Can you accommodate me with the Journal of congress for 1782 and 1783.

This letter being already extended beyond my first design, I shall only add, that I am, with the sincerest regard Dr Sir Yr. friend & serv.,

Edm: Randolph.


TJ’s letter written on the 31st. ulto. was recorded in SJL under date of 30 Dec. 1783, but has not been found. Whether Randolph changed his opinion that hancock ought to be surrendered or whether he was overruled by the Executive is not known, but the fact is that the Council came to the following decision: “After maturely considering the spirit of the Confederation, and the claim for protection which each individual has on that community of which he is a member—The Board are of Opinion that the act of Confederation does not require, and therefore that the Laws and fundamental principles of the Government of Virginia do not authorize the delivery of a citizen of the State to any power without the same in such cases as his Excellency the Governor of South Carolina has stated this to be.
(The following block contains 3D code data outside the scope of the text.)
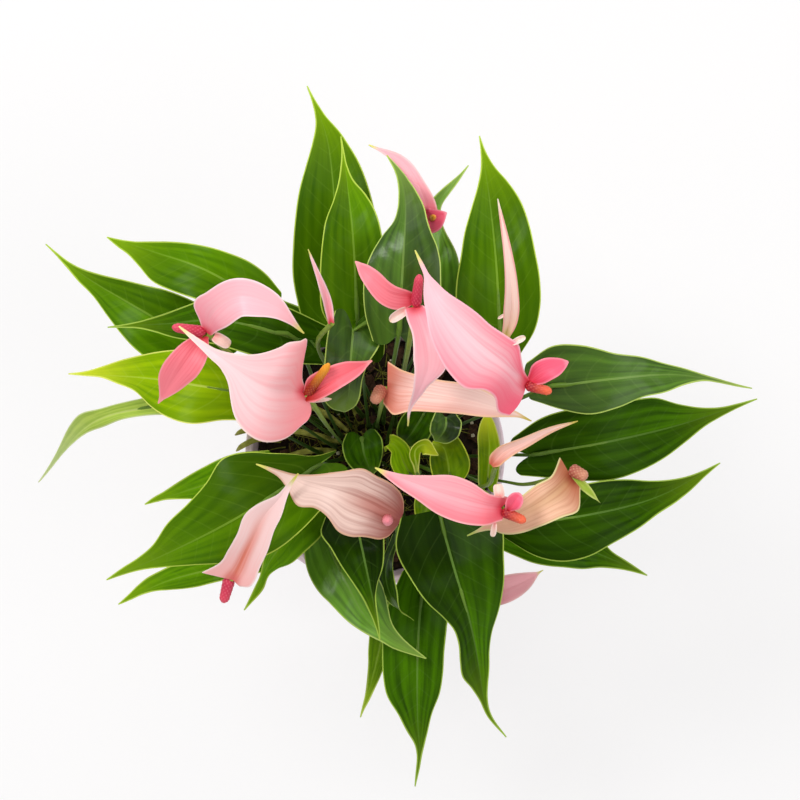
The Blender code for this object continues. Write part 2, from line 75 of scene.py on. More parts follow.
# ---------------------------------------------------------------------------------------------
# The plant, in millimetres and degrees. Roots are places on the soil, and midribs run from the
# base of a blade to its tip. Where something differs between a blade's halves, the left half's
# value comes first, as seen looking from base to tip.


@dataclass
class Leaf:
    """A leaf: where its stalk leaves the soil, its midrib, and how its two halves are bent.

    left and right are half widths at places along the midrib, and where they are empty half_width,
    widest and taper shape both halves. half_width also says how finely the blade is made and how
    thick its stalk is. shade deepens or lightens each half's green: partly the
    leaf's own tone, partly painted light and shade for how that half catches the light. outer does
    so again toward the tip, likewise partly painted light. via are points that the stalk passes on
    its way up.
    """

    root: tuple
    midrib: list
    half_width: float = 20.0
    widest: float = 0.27
    taper: float = 2.0
    roll: float = 0.0
    fold: tuple = (10.0, 10.0)
    cup: tuple = (0.0, 0.0)
    lobe: tuple = (0.07, 0.07)
    left: list = ()
    right: list = ()
    via: tuple = ()
    tone: str = "green"
    heading: tuple = (0.0, 0.0)
    shade: tuple = (1.0, 1.0)
    outer: tuple = (1.0, 1.0)
    wave: float = 1.2
    waves: float = 1.5


@dataclass
class Spathe:
    """A petal-like leaf of a flower: midrib, half widths at places along it, and its bend.

    Where right is left out, it is the same as left. heading turns the blade about the upright from
    its base to its tip.
    """

    midrib: list
    left: list
    right: list = ()
    roll: float = 0.0
    fold: tuple = (10.0, 10.0)
    cup: tuple = (0.0, 0.0)
    lobe: tuple = (0.07, 0.07)
    look: str = "pink"
    heading: tuple = (0.0, 0.0)
    wave: float = 0.6
    waves: float = 1.3

    def __post_init__(self):
        self.right = self.right or self.left


@dataclass
class Flower:
    """A flower: its stalk, spathe, spadix, small bract and the curled ears at the spathe's base.

    spadix is its foot and tip, and each ear is its start, its end and its girth. A bud has neither.
    """

    root: tuple
    top: tuple
    spathe: Spathe
    via: tuple = ()
    spadix: tuple = ()
    spadix_radius: float = 2.6
    spadix_look: str = "crimson"
    bract: Spathe = None
    ears: tuple = ()


def tenths(*half_widths):
    """Half widths at every tenth of the way from base to tip."""
    return [(place / 10, half_width) for place, half_width in enumerate(half_widths)]


def scaled(size, shares):
    """Sizes at places along a midrib or a stalk, as shares of one size."""
    return [(place, size * share) for place, share in shares]


# Shares of the greatest half width: a slim spathe, the small bract, and the ear at a spathe's base.
SLIM = [(0, 0.62), (0.15, 0.95), (0.35, 1), (0.55, 0.85), (0.72, 0.55), (0.85, 0.25), (0.93, 0.08),
        (1, 0.03)]
BRACT = [(0, 0.3), (0.15, 0.75), (0.35, 1), (0.55, 0.85), (0.72, 0.55), (0.85, 0.25), (0.93, 0.08),
         (1, 0.03)]
EAR = [(0, 0.75), (0.2, 1.05), (0.5, 1.15), (0.75, 0.95), (0.9, 0.6), (1, 0.15)]

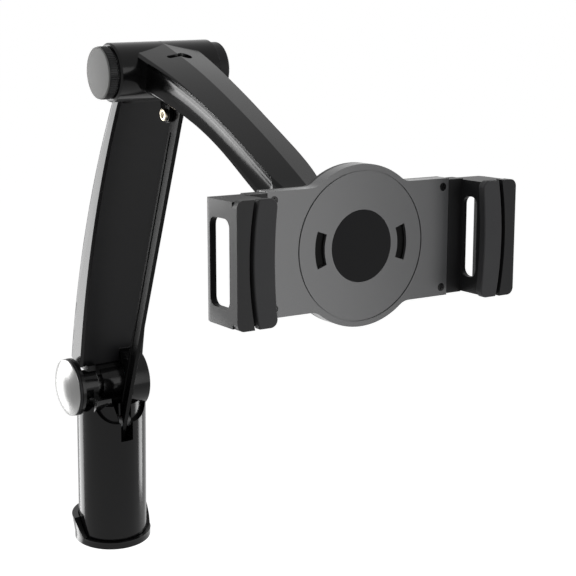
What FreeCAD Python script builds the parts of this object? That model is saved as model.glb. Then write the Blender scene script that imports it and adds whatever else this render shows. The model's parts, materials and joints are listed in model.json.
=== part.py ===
import FreeCAD, Part
import math
import os

# Tablet mounting clamp: a swivelling column, a lower arm with a parallel stay link,
# a curved upper arm and a spring-jaw holder. Millimetres, Z up, the front faces -Y,
# hinge axes lie along X, and the origin is the centre of the foot's underside.

# Fits
running_fit = 0.05          # radial clearance of pins and posts that turn
face_gap = 0.05             # gap between flat faces that slide on each other
seat_gap = 0.05             # gap between a fixed piece and its seat

# Column tube and hinge height, which the foot and the hinge's head follow
tube_radius = 22.5
tube_wall = 2.5
tube_bottom = 5.2
hinge_height = 109.4

# Foot and swivel
foot_radius = tube_radius + 2.7
foot_height = 4.6
collar_height = 16.0
collar_flare = 1.8
collar_thickness = 4.0
collar_ramp_front = -7.0    # where the collar's ramp meets the ring
collar_ramp_back = 3.0      # where the ramp reaches the collar's full height
foot_recess_depth = 2.2
foot_recess_inner = 11.0
foot_recess_outer = tube_radius - 1.0
foot_rib_count = 6
foot_rib_width = 2.0
swivel_boss_radius = 9.0
swivel_boss_top = 13.6
insert_radius = 6.0
insert_height = 8.0
insert_thread_radius = 3.4
swivel_bolt_radius = 4.0
swivel_head_radius = 6.6
swivel_head_height = 5.2
swivel_washer_radius = 14.0
swivel_washer_thickness = 1.4
swivel_disc_thickness = 0.3

# Column
tube_top = hinge_height - 11.4
plug_height = 9.0
notch_half_width = 18.0
notch_bottom = hinge_height - 22.6
notch_corner = 12.0
slot_left = -4.1
slot_right = 4.4
slot_bottom = hinge_height - 35.1
slot_flare_left = -9.1
slot_flare_top = hinge_height - 5.9

# Lower hinge: a head with a broad right ear and a slim left ear that carries the capped flange
barrel_radius = 19.6
barrel_left = -28.2
barrel_right = 18.5
head_left = -18.6
ear_left_inner = -13.4
ear_right_inner = 6.3
neck_radius = 9.6
ear_web_thickness = 3.6
flange_thickness_left = 2.0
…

And the Governor is advised not to comply with the requisition for the delivery of the said George Hancock” (MS Va. Council Jour., Vi; 16 Feb. 1784). Article iv of the Articles of Confederation provided that any person guilty of or charged with “treason, felony, or other high misdemeanor” who should flee to another state should, on demand of the governor or executive power from which he fled, “be delivered up and removed to the State having jurisdiction of his offence.” The corresponding section of the Federal Constitution was altered to read “treason, felony, or other crime,” but in 1861 the United States Supreme Court decided that the word “crime” included every offense forbidden and made punishable by the laws of the state where the offense was committed (Corwin, The Constitution and What It Means Today, 1946, p. 133).